* EXERCISE INSTRUCTIONS: Write out the full listing again, exactly as it stands.

* MATERIAL PROVIDED:

════════

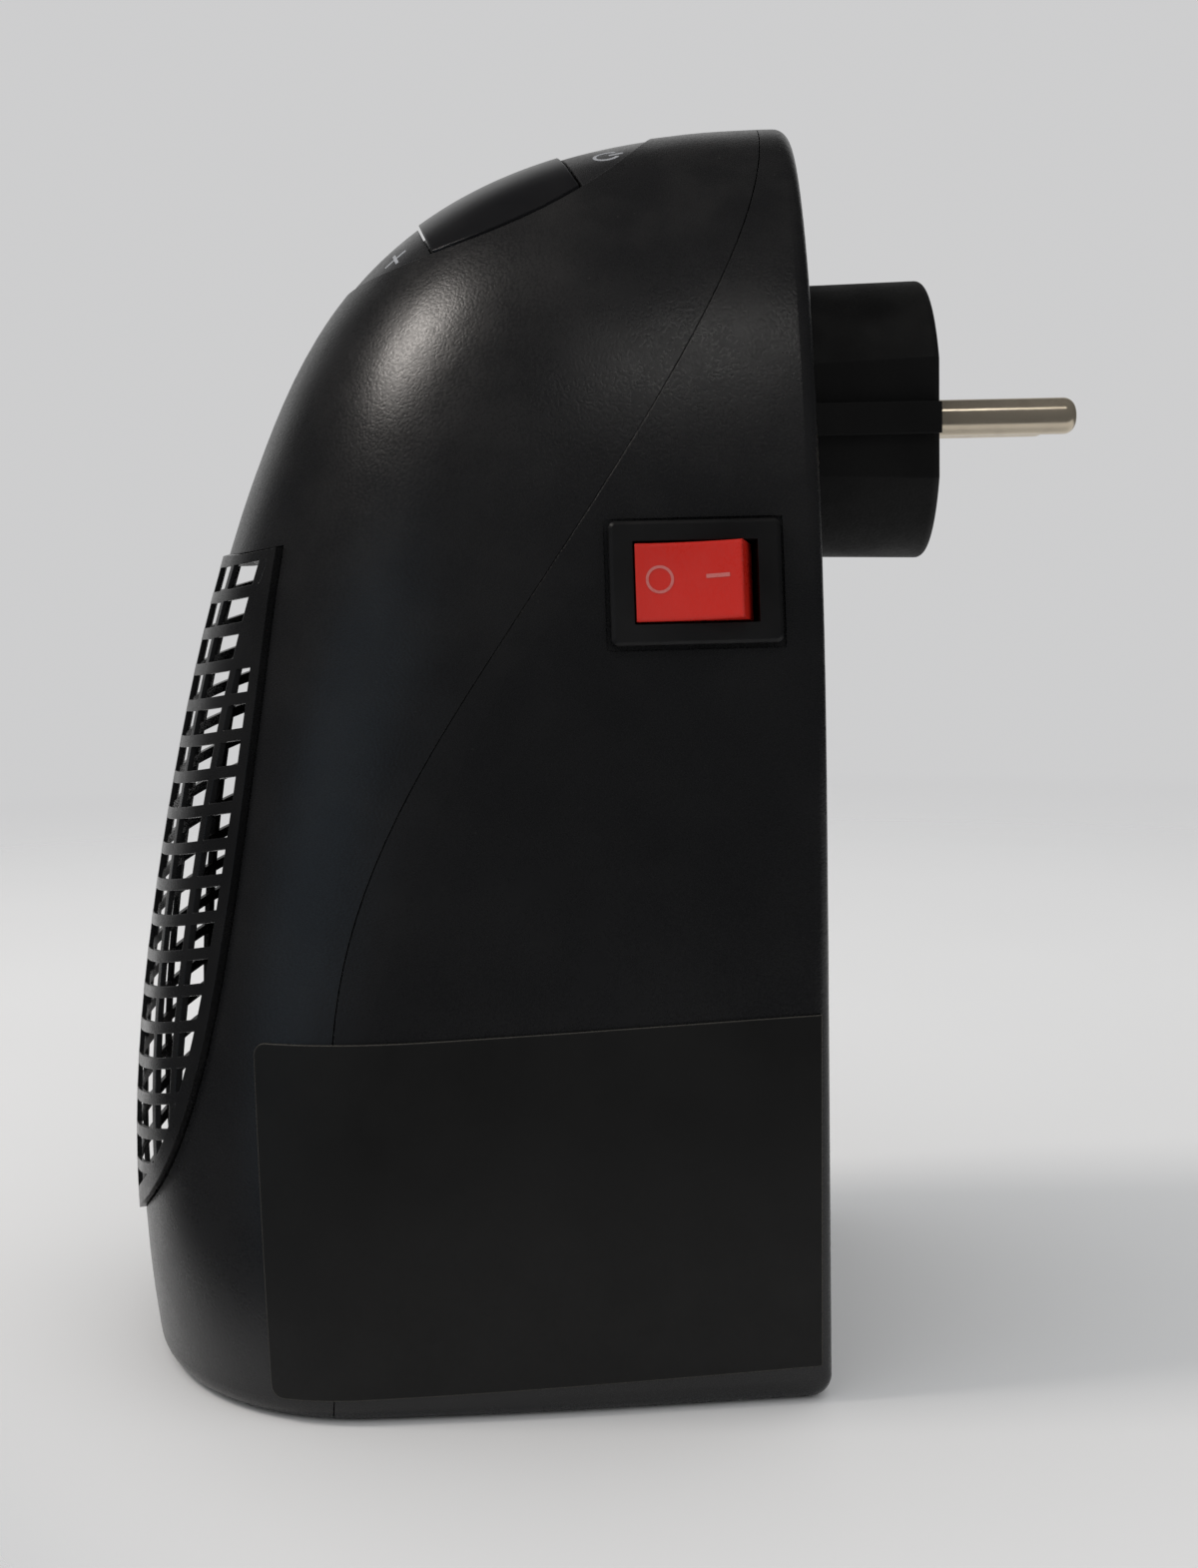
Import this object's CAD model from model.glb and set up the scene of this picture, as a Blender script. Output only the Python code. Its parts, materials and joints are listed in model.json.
"""Looks of a plug-in fan heater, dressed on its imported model. Metres, +Z up, front towards -Y."""

from __future__ import annotations

import json
import logging
import math
from collections.abc import Mapping
from dataclasses import dataclass
from enum import Enum

import bmesh
import bpy
from mathutils import Matrix, Vector
from mathutils.bvhtree import BVHTree

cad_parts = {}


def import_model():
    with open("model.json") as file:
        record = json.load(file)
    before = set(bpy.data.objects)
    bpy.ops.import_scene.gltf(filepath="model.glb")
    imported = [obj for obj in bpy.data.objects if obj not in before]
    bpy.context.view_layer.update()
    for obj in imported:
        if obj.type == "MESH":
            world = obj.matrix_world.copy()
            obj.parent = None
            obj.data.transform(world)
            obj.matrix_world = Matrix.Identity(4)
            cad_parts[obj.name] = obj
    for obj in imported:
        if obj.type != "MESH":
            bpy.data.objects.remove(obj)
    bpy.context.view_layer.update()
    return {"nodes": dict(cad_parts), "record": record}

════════

* REPLY:
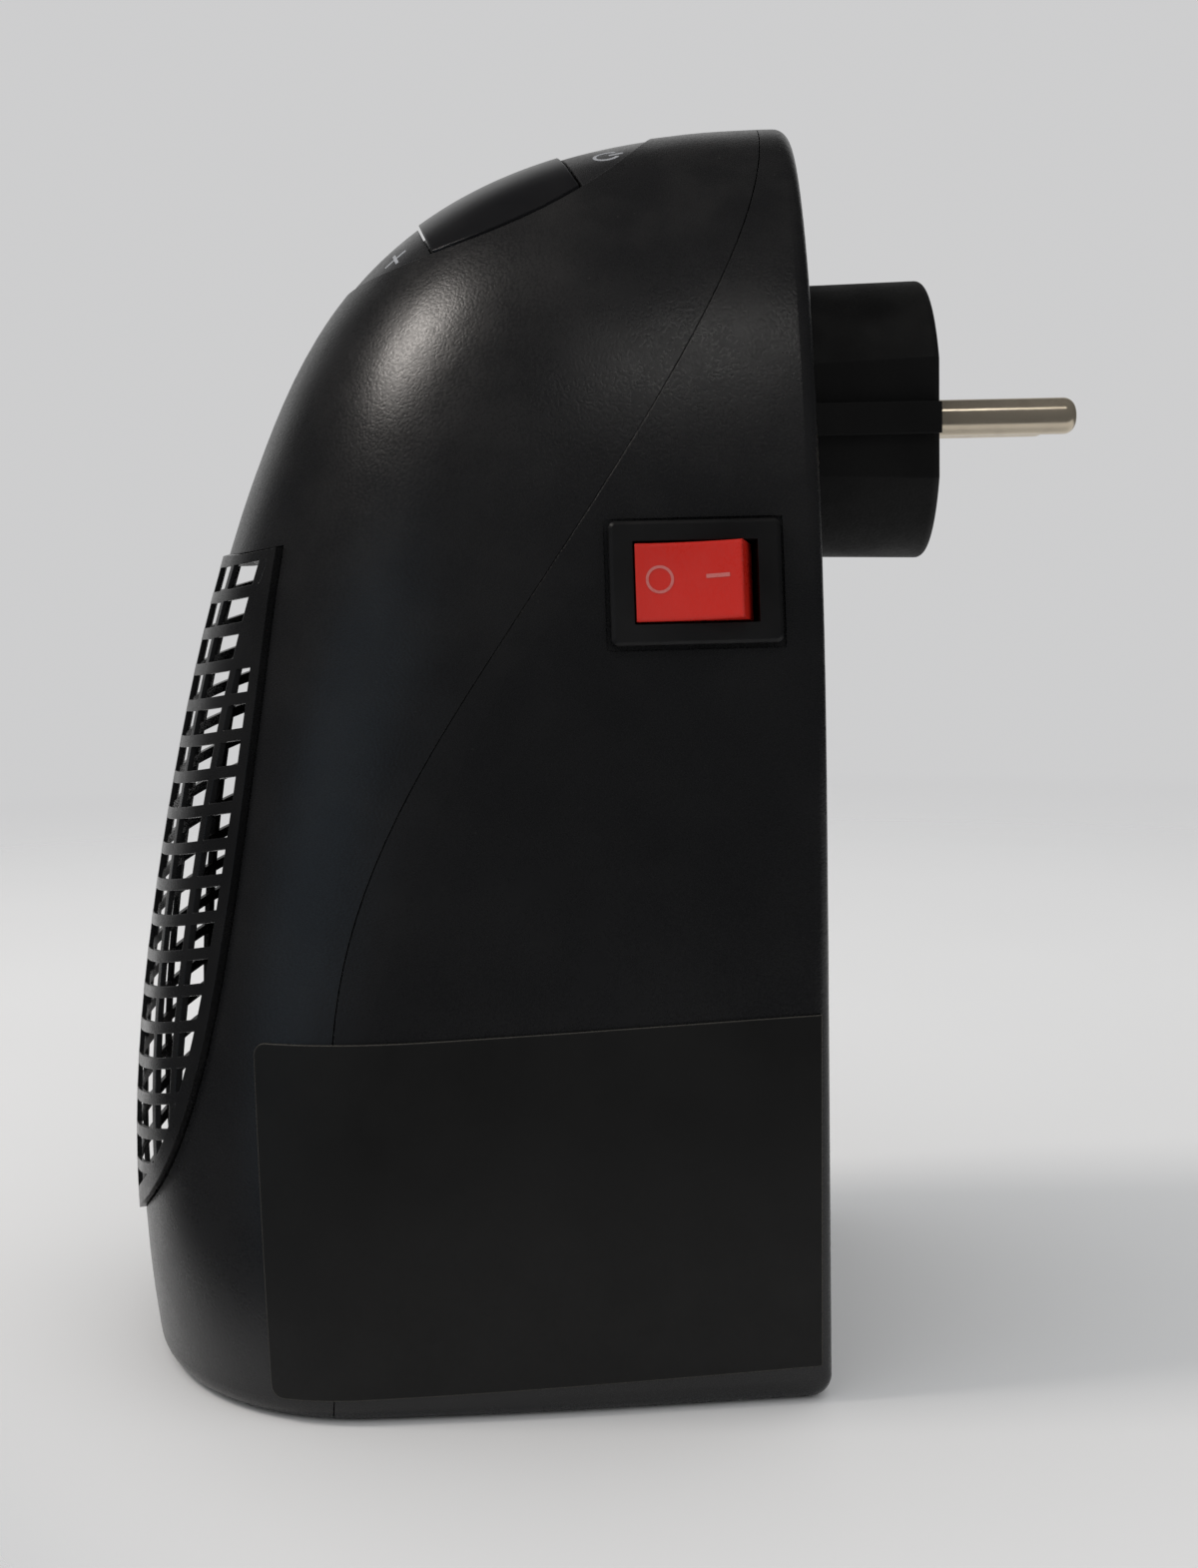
Import this object's CAD model from model.glb and set up the scene of this picture, as a Blender script. Output only the Python code. Its parts, materials and joints are listed in model.json.
"""Looks of a plug-in fan heater, dressed on its imported model. Metres, +Z up, front towards -Y."""

from __future__ import annotations

import json
import logging
import math
from collections.abc import Mapping
from dataclasses import dataclass
from enum import Enum

import bmesh
import bpy
from mathutils import Matrix, Vector
from mathutils.bvhtree import BVHTree

cad_parts = {}


def import_model():
    with open("model.json") as file:
        record = json.load(file)
    before = set(bpy.data.objects)
    bpy.ops.import_scene.gltf(filepath="model.glb")
    imported = [obj for obj in bpy.data.objects if obj not in before]
    bpy.context.view_layer.update()
    for obj in imported:
        if obj.type == "MESH":
            world = obj.matrix_world.copy()
            obj.parent = None
            obj.data.transform(world)
            obj.matrix_world = Matrix.Identity(4)
            cad_parts[obj.name] = obj
    for obj in imported:
        if obj.type != "MESH":
            bpy.data.objects.remove(obj)
    bpy.context.view_layer.update()
    return {"nodes": dict(cad_parts), "record": record}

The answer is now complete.